Revenons également à la forme d’ambiguïté que vous évoquiez, eu égard aux mouvements radicaux que l’Arabie Saoudite est davantage prompte à combattre ou à perturber en dehors de ses territoires, plutôt qu’au sein du Royaume.

La situation sécuritaire est néanmoins tellement aggravée que l’Egypte, auquel il convient d’ajouter les Emirats Arabes Unis, entendent mobiliser tous azimuts en vue d’une opération militaire en Libye. Idéalement, Le Caire estime, en effet, que c’est à la France et à la Grande-Bretagne de terminer le travail non achevé après le déclenchement de l’Opération Harmattan en mars 2011.

Certains chefs d’Etats africains n’hésitent plus, comme ce fut le cas avec le président béninois Boni Yayi, le tchadien Idriss Deby, ou encore le mauritanien Mohamed Ould Abdel Aziz, d’appeler à la « rescousse » directement l’OTAN. Bien que statutairement impossible, une mobilisation et sensibilisation africaine au sein de l’Alliance atlantique est actuellement en cours, au niveau du SACEUR, à Mons et du Collège de Défense de l’Otan, à Rome.

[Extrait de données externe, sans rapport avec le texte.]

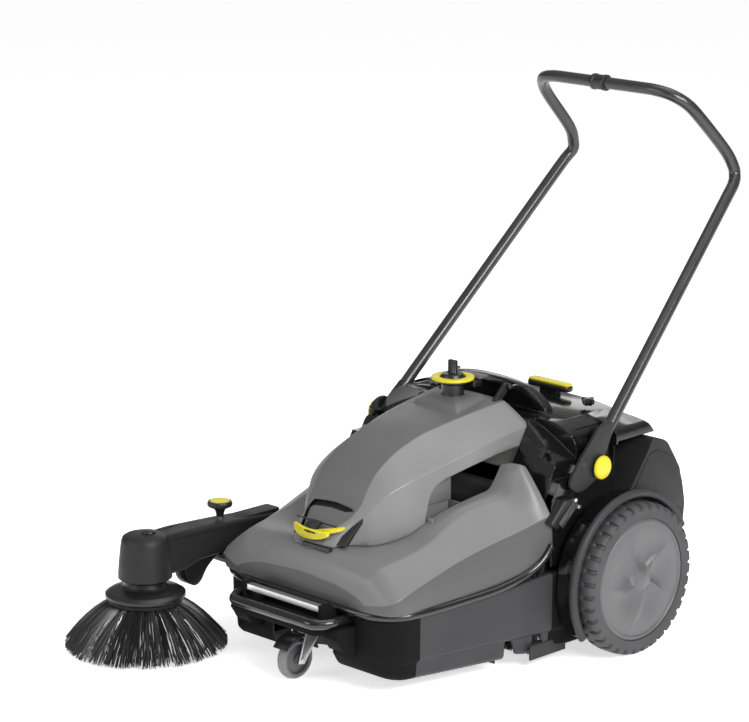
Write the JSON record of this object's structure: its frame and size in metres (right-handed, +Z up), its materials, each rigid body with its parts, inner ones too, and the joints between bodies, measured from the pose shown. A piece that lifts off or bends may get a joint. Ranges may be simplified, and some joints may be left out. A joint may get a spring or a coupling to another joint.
{
  "type": "walk behind sweeper",
  "caption": "Battery walk-behind sweeper with a bent tube push handle, large rear wheels, a front castor, a roller brush and a side brush on a lifting arm.",
  "frame": {"origin": "on the floor, under the centre of the whole machine's bounding box", "axes": "+Z up; the front (castor and side brush) faces -Y; +X to the machine's left, away from the side brush"},
  "size_m": [0.882, 1.2203, 1.0575],
  "materials": {
    "grey_cover": "satin moulded grey",
    "black_gloss": "glossy black",
    "charcoal": "fine-grained charcoal",
    "black_part": "satin black",
    "yellow": "bright yellow",
    "tyre": "matt dark rubber",
    "wheel_grey": "satin mid grey",
    "castor_rubber": "grey non-marking rubber",
    "zinc": "zinc-plated steel",
    "aluminium": "brushed aluminium",
    "bristles": "black synthetic fibre",
    "tube": "satin black powder coat",
    "battery_case": "dark grey case",
    "motor_metal": "machined grey metal",
    "filter_paper": "pleated off-white paper",
    "seal_rubber": "matt black rubber"
  },
  "bodies": {
    "frame": {"chassis_tub": "charcoal", "brush_tunnel": "zinc", "roller_bearings": "zinc", "rear_axle": "zinc", "sealing_strips": "seal_rubber", "battery": "battery_case", "drive_motor": "motor_metal", "drive_belt": "seal_rubber", "fan_housing": "black_part", "front_bonnet": "grey_cover", "rear_housing": "black_gloss", "filter_element": "filter_paper", "filter_lid": "black_gloss", "front_frame": "black_gloss", "castor_plate": "zinc", "carry_bar": "black_gloss", "accessory_rail": "aluminium", "handle_pivot_bolts": "zinc", "arm_mount": "black_part", "deck_knobs": "black_part", "wheel_arch_left": "black_gloss", "wheel_arch_right": "black_gloss"},
    "cover": {"upper_cover": "grey_cover", "console": "grey_cover", "status_display": "black_part", "selector_ring": "yellow"},
    "selector": {"selector_knob": "black_part"},
    "latch": {"cover_latch": "yellow"},
    "motor_rotor": {"motor_shaft": "zinc", "motor_pulley": "aluminium", "fan_impeller": "black_part"},
    "roller": {"roller_shaft": "zinc", "roller_core": "black_part", "roller_bristles": "bristles", "roller_pulley": "aluminium"},
    "castor": {"castor_fork": "zinc"},
    "castor_wheel": {"castor_hub": "wheel_grey", "castor_tyre": "castor_rubber"},
    "rear_wheel_left": {"wheel_left": "wheel_grey", "tyre_left": "tyre", "hub_cap_left": "wheel_grey"},
    "rear_wheel_right": {"wheel_right": "wheel_grey", "tyre_right": "tyre", "hub_cap_right": "wheel_grey"},
    "arm": {"arm_shell": "charcoal", "brush_motor": "motor_metal"},
    "height_screw": {"arm_knob": "black_part", "arm_knob_cap": "yellow"},
    "side_brush": {"brush_disc": "black_part", "brush_bristles": "bristles"},
    "handle": {"handle_tube_left": "tube", "handle_tube_right": "tube", "handle_bracket_left": "black_part", "handle_bracket_right": "black_part", "handle_sleeve": "black_part"},
    "clamp_left": {"clamp_knob_left": "yellow"},
    "clamp_right": {"clamp_knob_right": "yellow"},
    "container": {"waste_container": "black_gloss"},
    "shaker": {"shaker_handle": "black_part", "shaker_cap": "yellow"}
  },
  "joints": [
    {"name": "rear_wheel_left_roll", "type": "hinge", "parent": "frame", "child": "rear_wheel_left", "pos_m": [0.406, 0.1873, 0.15], "axis": [1, 0, 0], "continuous": true},
    {"name": "rear_wheel_right_roll", "type": "hinge", "parent": "frame", "child": "rear_wheel_right", "pos_m": [-0.284, 0.1873, 0.15], "axis": [1, 0, 0], "continuous": true},
    {"name": "castor_swivel", "type": "hinge", "parent": "frame", "child": "castor", "pos_m": [0.061, -0.3427, 0.1], "axis": [0, 0, 1], "continuous": true},
    {"name": "castor_roll", "type": "hinge", "parent": "castor", "child": "castor_wheel", "pos_m": [0.061, -0.3787, 0.04], "axis": [1, 0, 0], "continuous": true},
    {"name": "roller_spin", "type": "hinge", "parent": "frame", "child": "roller", "pos_m": [0.061, 0.0373, 0.108], "axis": [1, 0, 0], "continuous": true},
    {"name": "motor_spin", "type": "hinge", "parent": "frame", "child": "motor_rotor", "pos_m": [0.061, 0.0673, 0.272], "axis": [1, 0, 0], "continuous": true},
    {"name": "arm_lift", "type": "hinge", "parent": "frame", "child": "arm", "pos_m": [-0.281, -0.1127, 0.19], "axis": [-1, 0, 0], "range_deg": [0, 12]},
    {"name": "side_brush_spin", "type": "hinge", "parent": "arm", "child": "side_brush", "pos_m": [-0.281, -0.4537, 0.11], "axis": [0, 0, 1], "continuous": true},
    {"name": "height_screw_turn", "type": "hinge", "parent": "arm", "child": "height_screw", "pos_m": [-0.281, -0.2577, 0.23], "axis": [0, 0, 1], "range_deg": [0, 720]},
    {"name": "handle_fold", "type": "hinge", "parent": "frame", "child": "handle", "pos_m": [0.061, 0.1423, 0.37], "axis": [1, 0, 0], "range_deg": [0, 110]},
    {"name": "clamp_left_turn", "type": "hinge", "parent": "handle", "child": "clamp_left", "pos_m": [0.37, 0.1423, 0.37], "axis": [1, 0, 0], "range_deg": [0, 360]},
    {"name": "clamp_right_turn", "type": "hinge", "parent": "handle", "child": "clamp_right", "pos_m": [-0.248, 0.1423, 0.37], "axis": [1, 0, 0], "range_deg": [0, 360]},
    {"name": "cover_open", "type": "hinge", "parent": "frame", "child": "cover", "pos_m": [0.061, 0.1233, 0.492], "axis": [-1, 0, 0], "range_deg": [0, 60]},
    {"name": "latch_pull", "type": "hinge", "parent": "cover", "child": "latch", "pos_m": [0.061, -0.3207, 0.296], "axis": [-1, 0, 0], "range_deg": [0, 20]},
    {"name": "selector_turn", "type": "hinge", "parent": "cover", "child": "selector", "pos_m": [0.061, 0.0473, 0.52], "axis": [0, 0, 1], "range_deg": [-90, 90]},
    {"name": "container_pull", "type": "slide", "parent": "frame", "child": "container", "axis": [0, 1, 0], "range_m": [0, 0.25]},
    {"name": "shaker_pull", "type": "slide", "parent": "frame", "child": "shaker", "axis": [0, 0, 1], "range_m": [0, 0.02]}
  ],
  "couplings": [
    {"joint": "motor_spin", "follows": "roller_spin", "ratio": 2.6667}
  ]
}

Mais l’architecture d’une éventuelle opération en Libye, bien que prématurée à ce stade, n’en révèle pas moins également un profond hiatus pouvant exister entre Etats européens eux-mêmes vis-à-vis de la légitimité d’une opération en Libye. Vue de Rome, la menace migratoire directe, à une encablure de Lampedusa et de la Sicile, est ainsi nettement plus préoccupante que la sécurisation recherchée par la France de la frontière entre Libye, Niger, Tchad, Algérie, Tunisie, Egypte et Soudan.

On le perçoit, tant qu’il n’y aura de réel consensus, le chaudron libyen va continuer à bouillir, jusqu’à implosion - scénario qui verrait une dislocation tripartite du pays -  ou explosion, semant davantage encore qu’il ne l’a fait depuis 2011, arsenaux livrés aux pillages faciles et « exportation » de djihadistes - venus trouvés entrainement, formation au Djihad, refuge - et ce à travers tout l’espace maghrebo-sahelo-saharian, comme vient de l’expérimenter douloureusement la Tunisie.